BG : A l’ouest, vous savez, les cérémonies d’au revoir sont des cérémonies très importantes. C’est la raison pour laquelle, les funérailles ont un caractère spécial chez nous. L’homme de l’ouest va jusqu’à conserver un corps pendant des mois à la morgue. Chez nous, quand un être humain important doit quitter la terre des hommes, c’est tout un cérémonial. Lors du départ, on expose le corps à moitié ou entièrement pour permettre aux gens d’y faire des prières, des v?ux avant de lui dire au revoir. Malheureusement, nous avons été incapables de lui dire au revoir. On nous a montré un cercueil couvert du drapeau national. On n’a même pas vu la couleur du cercueil.

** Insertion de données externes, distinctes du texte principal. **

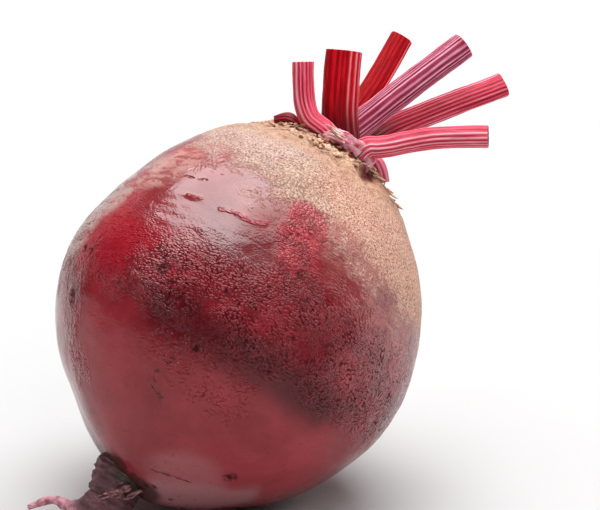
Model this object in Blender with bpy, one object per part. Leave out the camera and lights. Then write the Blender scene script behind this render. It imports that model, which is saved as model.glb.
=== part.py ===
"""A trimmed beetroot, lying on its flank with the crown up and to the right.

The swollen root, its corky crown and the tapering taproot grew as one piece, so they are one solid.
Six cut leaf stalks stand on the crown, with the stubs of older stalks round its rim.

Everything is designed in the beetroot's own upright frame: the lower pole is at the origin, +Z runs
up the axis to the crown, +X is across and -Y is the front. An empty then leans it over on its flank.
"""

import math

import bmesh
import bpy
from mathutils import Matrix, Vector, noise

# Swollen root, in metres
BELLY_RADIUS = 0.0430
BELLY_HEIGHT = 0.0444
CROWN_RISE = 0.0496
LOWER_FULLNESS = 1.75
LOWER_ROUNDNESS = 1.60

# How it lies, in metres and degrees
LEAN = 40.5
TURN = -43.7
BELLY_CENTRE = (0.0, 0.0, 0.0409)

# It grew a little lopsided: height, spread and bearing of each broad lobe, and how far it rises
LOBES = (
    (0.0170, 0.0120, 0.70, 0.0012),
    (0.0115, 0.0090, 3.14, -0.0013),
    (0.0600, 0.0140, 3.14, -0.0010),
    (0.0875, 0.0050, 3.14, 0.0009),
    (0.0820, 0.0090, 0.00, -0.0009),
)

# Relief of the skin
SWELL_DEPTH = 0.0006
SWELL_SIZE = 0.0200
KNOB_DEPTH = 0.0014
KNOB_SIZE = 0.0050
KNOB_START = 0.0840
KNOB_FULL = 0.0910
RIM_RISE = 0.0014
RIM_RADIUS = 0.0125
RIM_SPREAD = 0.0030
RIM_LEAST = 0.6
RIM_UNEVENNESS = 0.8
RIM_SHIFT = (3.0, 0.0, 0.0)

# The taproot leaves the lower pole off centre, turns on the floor and thins to a tail: points and radii
TAPROOT = (
    ((-0.0046, 0.0008, 0.0090), 0.0070),
    ((-0.0052, 0.0004, 0.0043), 0.0068),
    ((-0.0055, 0.0001, 0.0000), 0.0060),
    ((-0.0055, -0.0001, -0.0043), 0.0052),
    ((-0.0069, 0.0007, -0.0073), 0.0040),
    ((-0.0098, 0.0039, -0.0090), 0.0024),
    ((-0.0128, 0.0079, -0.0094), 0.0014),
    ((-0.0165, 0.0098, -0.0097), 0.0010),
    ((-0.0192, 0.0107, -0.0120), 0.0009),
    ((-0.0209, 0.0114, -0.0141), 0.0006),
)
WRINKLE_DEPTH = 0.0007
WRINKLE_SIZE = 0.0030

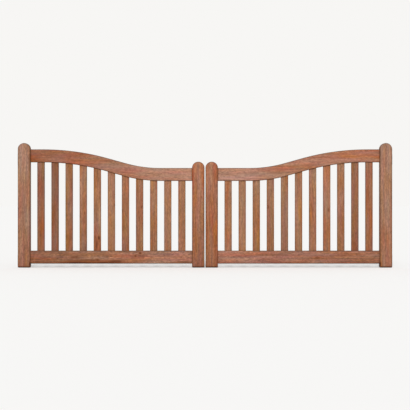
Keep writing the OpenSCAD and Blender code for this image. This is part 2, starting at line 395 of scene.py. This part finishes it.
def hardwoodMaterial(node, grain, board, seed):
    look = hardwood
    material, tree = newMaterial("oiled red hardwood " + node)
    place = addNode(tree, "TexCoord").outputs
    axes = addNode(tree, "SeparateXYZ", {0: place["Object"]}).outputs
    across, along = (axes["X"], axes["Z"]) if grain == "z" else (axes["Z"], axes["X"])
    lined = addNode(tree, "CombineXYZ", {"X": across, "Y": axes["Y"], "Z": along})
    grainPlace, rings = flowGrain(tree, node, grain, lined, random.Random(seed))
    value, layers = drawFigure(tree, grainPlace)
    colour = toneBoard(tree, node, grain, board, along, grainPlace, value)
    colour = darkenKnotsAndShadeSpots(tree, colour, rings, layers["ribbon"])
    colour = paintShadeOnWood(tree, node, place, axes, colour)

    (dark, darkRough), (pale, paleRough) = look["roughness"]
    roughness = addNode(tree, "MapRange", {"Value": layers["streak"],
                                           "From Min": dark, "From Max": pale,
                                           "To Min": darkRough, "To Max": paleRough})
    relief = addNode(tree, "Math", {0: layers["pore"], 1: layers["fibre"]}, operation="ADD")
    strength, height = look["bump"]
    bump = addNode(tree, "Bump", {"Height": relief, "Strength": strength, "Distance": height * mm})
    shader = addNode(tree, "BsdfPrincipled", {"Base Color": colour, "Roughness": roughness,
                                              "Normal": bump, "IOR": look["ior"],
                                              "Specular IOR Level": look["specular"]})
    addNode(tree, "OutputMaterial", {"Surface": shader})
    return material


def dressWood(side):
    chosen = dict(boardsOf[side])
    slats = chosen.pop("slats")
    chosen.update({"slat_" + str(i + 1): slats[i % len(slats)] for i in range(slatCount)})
    boardStep, leafStep = hardwood["seedSteps"]
    for number, (piece, board) in enumerate(chosen.items()):
        node = side + "_" + piece
        grain = "x" if piece.endswith("rail") else "z"
        seed = number * boardStep + sides.index(side) * leafStep
        nodes[node].material_slots[0].material = hardwoodMaterial(node, grain, board, seed)


for side in sides:
    dressWood(side)
print("wood:", slatCount, "slats and four frame pieces a leaf")

# Hot-dip galvanised mild steel: a dull pale grey metal with faint crystals, rougher where the
# zinc ran thick.
galvanised = {
    "colour": "#c3c7c8",
    "dark": "#9da3a5",
    "crystal": 9,  # mm
    "cloud": (40, 4),  # mm and noise detail
    "roughness": (0.38, 0.56),
    "bump": (0.3, 0.2),  # strength, and mm
}
# Bright zinc plate on the screws: smoother, lighter and slightly warm.
zincPlate = {
    "colour": "#cccbc4",
    "dark": "#aaa89f",
    "crystal": 2,
    "cloud": (12, 4),
    "roughness": (0.26, 0.40),
    "bump": (0.3, 0.2),
}


def zincMaterial(name, look):
    material, tree = newMaterial(name)
    place = addNode(tree, "TexCoord").outputs["Object"]
    crystals = addNode(tree, "TexVoronoi", {"Vector": place, "Scale": 1 / (look["crystal"] * mm)})
    size, detail = look["cloud"]
    cloud = addNode(tree, "TexNoise", {"Vector": place, "Scale": 1 / (size * mm), "Detail": detail})
    shade = addNode(tree, "SeparateColor", {0: crystals.outputs["Color"]})
    blend = addNode(tree, "Math", {0: shade, 1: cloud}, operation="MULTIPLY")
    tint = addNode(tree, "Mix", {0: blend, colourA: linear(look["colour"]),
                                 colourB: linear(look["dark"])}, data_type="RGBA")
    smooth, rough = look["roughness"]
    dull = addNode(tree, "MapRange", {"Value": cloud,
                                      "From Min": noiseSpan[0], "From Max": noiseSpan[1],
                                      "To Min": smooth, "To Max": rough})
    strength, height = look["bump"]
    bump = addNode(tree, "Bump", {"Height": cloud, "Strength": strength, "Distance": height * mm})
    shader = addNode(tree, "BsdfPrincipled", {"Base Color": tint, "Roughness": dull,
                                              "Normal": bump, "Metallic": 1.0})
    addNode(tree, "OutputMaterial", {"Surface": shader})
    return material


galvanisedSteel = zincMaterial("hot-dip galvanised steel", galvanised)
for name in nodes:
    if name.endswith(("_band", "_hook")):
        nodes[name].material_slots[0].material = galvanisedSteel
print("steel: bands and hooks")

coachScrew = {  # mm
    "fromPin": (35, 132, 245, 352),  # along the band
    "headSides": 6, "headAcross": 17, "headTall": 7, "headChamfer": 1.2,
    "washerSides": 40, "washerRadius": 12, "washerThick": 2, "washerEase": 0.5,
}


def addPrism(mesh, place, radius, tall, segments, chamfer):  # it stands on place's z = 0
    made = bmesh.ops.create_cone(mesh, cap_ends=True, segments=segments, radius1=radius,
                                 radius2=radius, depth=tall,
                                 matrix=Matrix.Translation((0, 0, tall / 2)))
    edges = dict.fromkeys(edge for vert in made["verts"] for edge in vert.link_edges)
    top = [edge for edge in edges if all(vert.co.z > tall / 2 for vert in edge.verts)]
    cut = bmesh.ops.bevel(mesh, geom=top, offset=chamfer, segments=2, profile=0.6,
                          affect="EDGES")
    corners = {vert for vert in made["verts"] if vert.is_valid} | set(cut["verts"])
    bmesh.ops.transform(mesh, matrix=place, verts=list(corners))


def bandScrews(side, level, material):
    look = coachScrew
    band = side + "_" + level + "_band"
    low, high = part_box(band)
    eyeRadius = (high.y - low.y) / 2
    eyeX, inward = hangingSide(band)
    pinX = eyeX + inward * eyeRadius
    middleX = (low.x + high.x) / 2
    corners = nodes[band].data.vertices
    backFace = max(v.co.y for v in corners if (v.co.x - middleX) * inward > 0)
    headRadius = look["headAcross"] / 2 / math.cos(math.pi / look["headSides"])
    draw = random.Random(band)
    mesh = bmesh.new()
    for distance in look["fromPin"]:
        spot = Vector((pinX + inward * distance * mm, backFace, (low.z + high.z) / 2))
        place = Matrix.Translation(spot) @ Matrix.Rotation(math.radians(-90), 4, "X")  # z to back
        turned = Matrix.Rotation(draw.uniform(0, math.tau), 4, "Z")
        lifted = Matrix.Translation((0, 0, look["washerThick"] * mm))
        addPrism(mesh, place, look["washerRadius"] * mm, look["washerThick"] * mm,
                 look["washerSides"], look["washerEase"] * mm)
        addPrism(mesh, place @ lifted @ turned, headRadius * mm, look["headTall"] * mm,
                 look["headSides"], look["headChamfer"] * mm)
    piece = meshObject(side + "_" + level + "_band_screws", mesh, material)
    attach(piece, side + "_leaf")


zincPlated = zincMaterial("zinc plated steel", zincPlate)
for side in sides:
    for level in levels:
        bandScrews(side, level, zincPlated)
print("fixings: coach screws through the bands")

studio = {
    "backdrop": "#f7f6f4",
    "ambient": 0.54,  # strength of the light from all round
    "floorAlbedo": "#f7f6f4",
    "floorGlow": 0.3,  # share of the floor, as it is seen, that no shadow takes away
    "floorReach": 400,  # m
    "floorGap": 2,  # mm under the leaves
}
keyLight = {
    "strength": 1.95,  # W/m2
    "elevation": 44,  # degrees, as the next two
    "azimuth": -4,
    "softness": 16,
}
lensSet = {
    "distance": 8.5,  # m before the leaves
    "height": 0.502,  # m above their feet
    "frameWidth": 3.291,  # m of the gate's own plane that the view takes in
    "sensor": 36.0,  # mm
}
midX = (cadBox[0].x + cadBox[1].x) / 2
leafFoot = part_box("left_hanging_stile")[0]


def seenRays(tree):  # 1 for rays that show the backdrop: to the eye, in a gloss or through glass
    path = addNode(tree, "LightPath").outputs
    pair = addNode(tree, "Math", {0: path["Is Camera Ray"], 1: path["Is Glossy Ray"]},
                   operation="MAXIMUM")
    return addNode(tree, "Math", {0: pair, 1: path["Is Transmission Ray"]}, operation="MAXIMUM")


def makeWorld():
    world = bpy.data.worlds.new("studio")
    bpy.context.scene.world = world
    world.use_nodes = True
    tree = world.node_tree
    tree.nodes.clear()
    soft = addNode(tree, "Background", {"Color": (1, 1, 1, 1), "Strength": studio["ambient"]})
    seen = addNode(tree, "Background", {"Color": linear(studio["backdrop"]), "Strength": 1.0})
    both = addNode(tree, "MixShader", {0: seenRays(tree), 1: soft, 2: seen})
    addNode(tree, "OutputWorld", {"Surface": both})


def makeFloor():
    mesh = bmesh.new()
    reach = studio["floorReach"]
    floorZ = leafFoot.z - studio["floorGap"] * mm
    corners = ((-1, -1), (1, -1), (1, 1), (-1, 1))
    mesh.faces.new([mesh.verts.new((midX + x * reach, y * reach, floorZ)) for x, y in corners])
    material, tree = newMaterial("painted studio floor")
    matt = addNode(tree, "BsdfDiffuse", {"Color": linear(studio["floorAlbedo"])})
    glow = addNode(tree, "Emission", {"Color": (1, 1, 1, 1), "Strength": 1.0})
    share = addNode(tree, "Math", {0: seenRays(tree), 1: studio["floorGlow"]},
                    operation="MULTIPLY")
    both = addNode(tree, "MixShader", {0: share, 1: matt, 2: glow})
    addNode(tree, "OutputMaterial", {"Surface": both})
    meshObject("floor", mesh, material)


def makeKeyLight():
    lamp = bpy.data.lights.new("key", "SUN")
    lamp.energy = keyLight["strength"]
    lamp.angle = math.radians(keyLight["softness"])
    key = bpy.data.objects.new("key", lamp)
    tilt, turn = math.radians(90 - keyLight["elevation"]), math.radians(keyLight["azimuth"])
    key.rotation_euler = (tilt, 0, turn)
    bpy.context.scene.collection.objects.link(key)


def makeCamera():
    lens = bpy.data.cameras.new("camera")
    lens.sensor_width = lensSet["sensor"]
    lens.lens = lensSet["sensor"] * lensSet["distance"] / lensSet["frameWidth"]
    lens.clip_end = 2 * studio["floorReach"]
    camera = bpy.data.objects.new("camera", lens)
    camera.location = (midX, leafFoot.y - lensSet["distance"], leafFoot.z + lensSet["height"])
    camera.rotation_euler = (math.radians(90), 0, 0)
    bpy.context.scene.collection.objects.link(camera)
    bpy.context.scene.camera = camera


makeWorld()
makeFloor()
makeKeyLight()
makeCamera()
bpy.context.scene.view_settings.view_transform = "Standard"
print("studio: floor, backdrop, light and camera")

LP : Pour vous, pourquoi toutes ces cachoteries ?

BG : Moi, je pense tout simplement que c’est parce que la mort de Gueï a été planifié par le FPI. Les gens parlent mais ignorent un certain nombre de chose. L’UDPCI a été créée en février 2001. L’UPDCI avait 4 députés que Gueï a mis à la disposition du FPI pour lui permettre d’avoir la majorité. Un an plus tard, Robert Gueï, alors qu’il n’était pas président de l’UDPCI, a demandé au parti dirigé par Akoto Yao et à ses députés de faire un bilan de l’alliance qu’on avait avec le FPI. Le séminaire bilan a été organisé à l’académie de la mer. Gueï a été clair en nous demandant de faire un bilan objectif de l’alliance qui lie les deux partis. Les résultats du bilan lui ont été remis.

LP : Et que disaient ces résultats?

BG : que le bilan était négatif à tout point de vue. Parce que vous ne pouvez pas être dans une alliance et ne pas être considéré par votre allié. Lequel nie tous les engagements pris en commun. Mais le président Guéi croyait que les choses allaient s’arranger jusqu’à ce qu’en mai 2002, il devienne le président de l’UDPCI. Les choses se sont dégradées avec la mort de Balla Keita, le 1er août 2002, par des personnes parties d’Abidjan, et la formation d’un gouvernement dit d’union le 5 août de la même année. Deux jours avant, Gbagbo avait proposé un nombre de poste à l’UDPCI et bouclé avec le président les noms de ceux qui devraient animer ces ministères là. Le 5 août, le gouvernement est connu et en parfait déphasage avec les engagements pris par Laurent Gbagbo. C’est ainsi que le 13 septembre à l’hôtel Sofitel, aujourd’hui Pullman, le président Gueï, au cours d’une conférence de presse, avait rompu l’alliance avec le FPI. Ce jour-là, Guéï a dit que Gbagbo était un boulanger qui allait finir par se faire enfariner lui-même. La rumeur a envahi Abidjan pour dire que le FPI allait finir avec Gueï. 13 septembre conférence de presse, 19 septembre assassinat de Gueï. Moi, je veux dire que c’était un plan savamment planifié. Ça été une mort commandité. Tous ceux qui sont impliqués sont connus.

LP : Au-delà du rétablissement de la vérité, quels sont vos souhaits ?

BG : Aujourd’hui, je souhaite que le Général soit réhabilité. Dans cette réhabilitation, il y a la réhabilitation de fait de l’UDPCI, qui ne sera plus taxé de parti dont le président est qualifié de putschiste. Il faut aussi le dédommagement de ses ayants-droits.